Dear Editor: Re: Brendan McAleer’s column entitled Mixed Reaction to Cherry Picking Police (April 1). Brendan, Brendan, Brendan... Your April 1 column, I’m hoping, was appropriate for the date.

Dear Editor:

Re: Brendan McAleer’s column entitled Mixed Reaction to Cherry Picking Police (April 1).

Brendan, Brendan, Brendan... Your April 1 column, I’m hoping, was appropriate for the date.

I love your car column but I wish you would please stick to obsessing about cup holders or lack of and the fact that some new car is 10 millimetres longer, shorter or higher than before. I wish you would stick to talking about cars and leave the heavy lifting about road safety to others more qualified, like the cops. They see it all.

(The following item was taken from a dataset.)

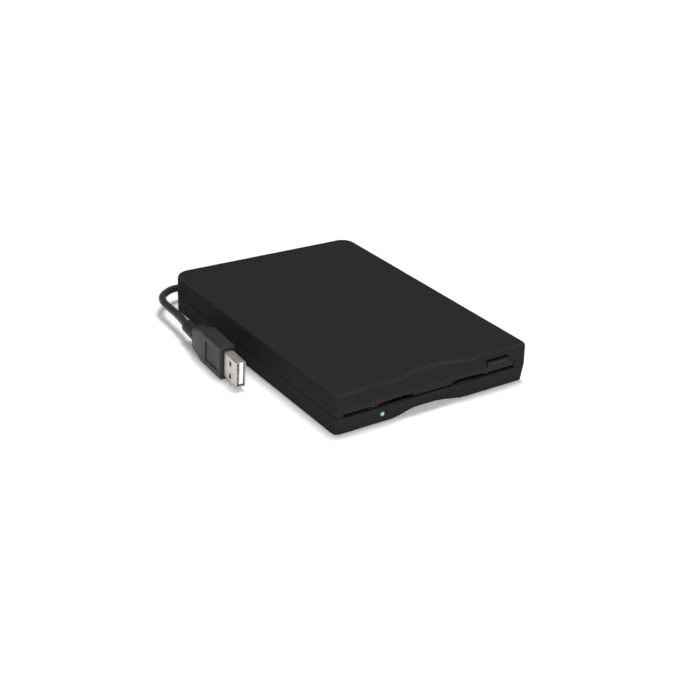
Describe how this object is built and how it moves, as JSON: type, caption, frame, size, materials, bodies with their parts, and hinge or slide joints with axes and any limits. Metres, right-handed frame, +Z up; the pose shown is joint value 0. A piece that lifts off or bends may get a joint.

Regarding your comments that going up in the cherry picker was “unfair, unsporting.” So, you are saying it’s OK for the jerk in the Mercedes (or BMW) to talk on the phone and put my life in danger? What you overlook is that driving is not a right, not a game and not a contest. When some self-absorbed, oblivious “my-time-is-more-important-than-your-safety” driver does dumb things, it makes my blood boil.

I’ve been driving for 50 years. Talking, texting, hands-free ( yes, even hands-free) is an accident waiting to happen. That selfish act is putting my safety and other innocent third parties at risk. Nobody has to get hurt on the road.

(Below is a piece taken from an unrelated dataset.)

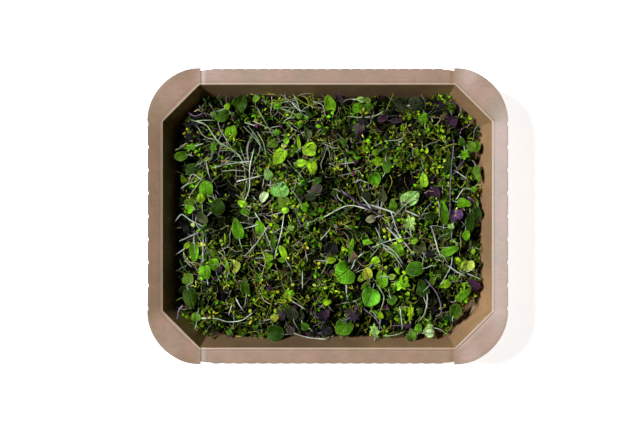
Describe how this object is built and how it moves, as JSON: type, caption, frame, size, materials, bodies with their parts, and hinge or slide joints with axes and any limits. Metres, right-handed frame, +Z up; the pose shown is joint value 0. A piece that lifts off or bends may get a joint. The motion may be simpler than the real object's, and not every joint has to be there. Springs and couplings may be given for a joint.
{
  "type": "microgreens tray",
  "caption": "Open eight-sided kraft board tray with flat flanges all round, heaped with loose cut microgreens: small leaves in mixed greens and purples on thin pale stems.",
  "frame": {"origin": "middle of the tray's bottom face, on the surface that it stands on", "axes": "+X along the long side of the tray, +Y along its short side, +Z up out of its opening"},
  "size_m": [0.225, 0.1844, 0.0473],
  "materials": {
    "board": "uncoated kraft board, matt, with darker flecks",
    "bed": "matted small leaves, satin",
    "bright": "fresh leaf, satin",
    "lime": "young yellow-green leaf, satin",
    "deep": "dark green leaf, satin",
    "pale": "leaf seen from its pale underside, satin",
    "plum": "dark purple leaf, satin",
    "stalk": "pale juicy stem, slightly glossy",
    "plum_stalk": "purple stem, slightly glossy"
  },
  "bodies": {
    "root": {"tray": "board", "bed": "bed", "leaf_sprig_01": "bright", "leaf_sprig_02": "deep", "leaf_sprig_03": "bright", "leaf_sprig_04": "lime", "leaf_sprig_05": "bright", "leaf_sprig_06": "lime", "leaf_sprig_07": "bright", "leaf_sprig_08": "pale", "leaf_sprig_09": "bright", "leaf_sprig_10": "bright", "leaf_sprig_11": "lime", "leaf_sprig_12": "lime", "leaf_sprig_13": "bright", "leaf_sprig_14": "deep", "leaf_sprig_15": "bright", "leaf_sprig_16": "bright", "leaf_sprig_17": "bright", "leaf_sprig_18": "pale", "leaf_sprig_19": "lime", "leaf_sprig_20": "deep", "leaf_sprig_21": "bright", "leaf_sprig_22": "bright", "leaf_sprig_23": "bright", "leaf_sprig_24": "bright", "leaf_sprig_25": "pale", "leaf_sprig_26": "deep", "leaf_sprig_27": "lime", "leaf_sprig_28": "bright", "leaf_sprig_29": "bright", "leaf_sprig_30": "bright", "leaf_sprig_31": "bright", "leaf_sprig_32": "pale", "leaf_sprig_33": "deep", "leaf_sprig_34": "bright", "leaf_sprig_35": "bright", "leaf_sprig_36": "lime", "leaf_sprig_37": "bright", "leaf_sprig_38": "deep", "plum_sprig_01": "plum", "plum_sprig_02": "plum", "plum_sprig_03": "plum", "plum_sprig_04": "plum", "plum_sprig_05": "plum", "plum_sprig_06": "plum", "stalk_01": "stalk", "stalk_02": "stalk", "stalk_03": "stalk", "stalk_04": "stalk", "stalk_05": "stalk", "stalk_06": "stalk", "stalk_07": "plum_stalk", "stalk_08": "stalk", "stalk_09": "stalk", "stalk_10": "stalk", "stalk_11": "stalk", "stalk_12": "stalk", "stalk_13": "plum_stalk", "stalk_14": "stalk"}
  },
  "joints": []
}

Good on the cops, bad on the idiots.

Distracted driving is just like driving drunk. Take the phone and car away for a day, then I guarantee stupid behaviour will stop.

If the cops want to go up in a cherry picker or do somersaults in the middle of the road to get drivers to behave like responsible adults, then I’m all for it. The cops are doing a great job, and a ticket for unsafe behaviour is better than wrecking everyone’s family for the rest of their life.